Al principio del artículo se relacionaron las dos tendencias más repetidas para justificar o fustigar el cerco alambrado en las ocho canchas mundialistas. Ellas son diametralmente opuestas: una nos califica como un país bárbaro, como una sociedad de salvajes que no conoce de civilización y la otra se extraña de que no reconozcamos los progresos culturales de Colombia que permiten confiar en la buena conducta de todos nosotros, sus ciudadanos. Para este segundo grupo «si existen brotes de violencia es porque todavía hay unos vándalos, desadaptados, que son minoría frente a los buenos que somos más». Y rematan ese diagnóstico con esta fascista sentencia: estos maleantes deben ser enjuiciados por terroristas y pudrirse en la cárcel porque son la escoria de la sociedad.

En ese maniqueísmo las ligas inglesa, española e italiana son referentes de lo imposible que es, para el primer grupo, tener estadios en paz ¿Cómo es posible pensar que eso lo podamos lograr en una nación asolada por la guerrilla, los paramilitares y las bacrin?); mientras que los segundos expresan que tener hinchas a veinte metros del campo de juego sin que haya desórdenes, es tan posible de lograr como las muchas cosas que, pareciendo imposibles, hemos conseguido como sociedad. «Los colombianos somos unos berracos» afirman como un mantra y lemas como el de «Colombia es pasión» y el «peligro es que, al visitarla, te quieras quedar» son aportados como prueba reina a la causa.

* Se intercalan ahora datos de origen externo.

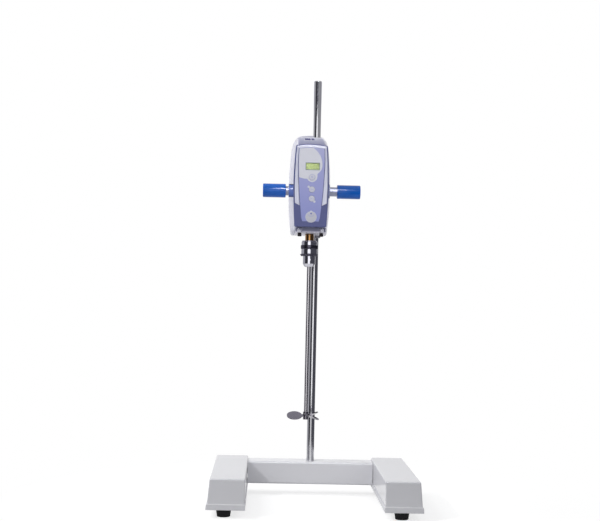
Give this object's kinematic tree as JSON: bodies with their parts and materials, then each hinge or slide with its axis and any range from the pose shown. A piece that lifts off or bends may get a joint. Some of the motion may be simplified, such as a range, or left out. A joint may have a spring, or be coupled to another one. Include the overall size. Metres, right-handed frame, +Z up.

No obstante el enfoque de una y otra postura parte de una falacia: la civilización (y la barbarie) no se puede medir con el comportamiento de los hinchas en los estadios. Si eso fuera así podríamos, antes del Mundial, hablar de una mejoría en el comportamiento de nuestros hinchas que prácticamente no incurrieron en hechos violentos dentro de los estadios. La razón de ello no fue porque «se concientizaran», sino por la fuerte represión y vigilancia dentro del Campín, el Atanasio, el Pascual y el Metropolitano. Cuerpos especializados de policía (montada y antidisturbios del ESMAD) han estado controlando las inmediaciones e interior de esos estadios y así los barristas se lo piensan dos veces antes de protagonizar riñas delante de la ley. Esa es la razón para que los estadios se hayan pacificado y la violencia se traslade a los barrios y las carreteras. Como se ve, nada de civilización y si mucha policía.

Lo mismo pasa en Londres, Madrid, Roma y las demás canchas de Europa: no es que cada aficionado sea más «gentleman», sino que arriba, a los lados, al frente, atrás hay -además de gendarmes y policías de civil y uniformados- muchas cámaras y el que sea agarrado en reyerta (o que ingrese al campo) es fácilmente identificado, atrapado y castigado con duras sanciones punitivas (y algunas verdaderamente aleccionantes como quedar vetado, de por vida, para asistir a la cancha teniendo que presentarse a la estación de policía más cercana cada vez que haya partido). De esa manera se han híper-pacificado esos estadios. Repito: no es que los del Viejo Mundo sean más refinados, es que no son idiotas. Así cualquiera se queda quieto.

Para mayor ilustración, recomiendo ver la película «Green Street Hooligans» (2005). Basta de tonterías pegadas con babas. Por eso, si me lo preguntan, prefiero que evitemos desilusiones infundadas (por injustas) y nos sigamos considerando «bárbaros» trayendo de regreso las mallas. Con los alambrados se reducirá el efecto del «Gran hermano» (nada escapa al ojo de la cámara de vigilancia), aminorarán los gastos, tendremos menos policías en las canchas y volverá el jolgorio de trapos y banderas colgados en las rendijas de las mallas lo cual es una puesta en escena más propia y no ese refinamiento ficticio que bien impostamos en tiempos del Sub 20, pero que es hora de enviarlo de regreso a Zúrich.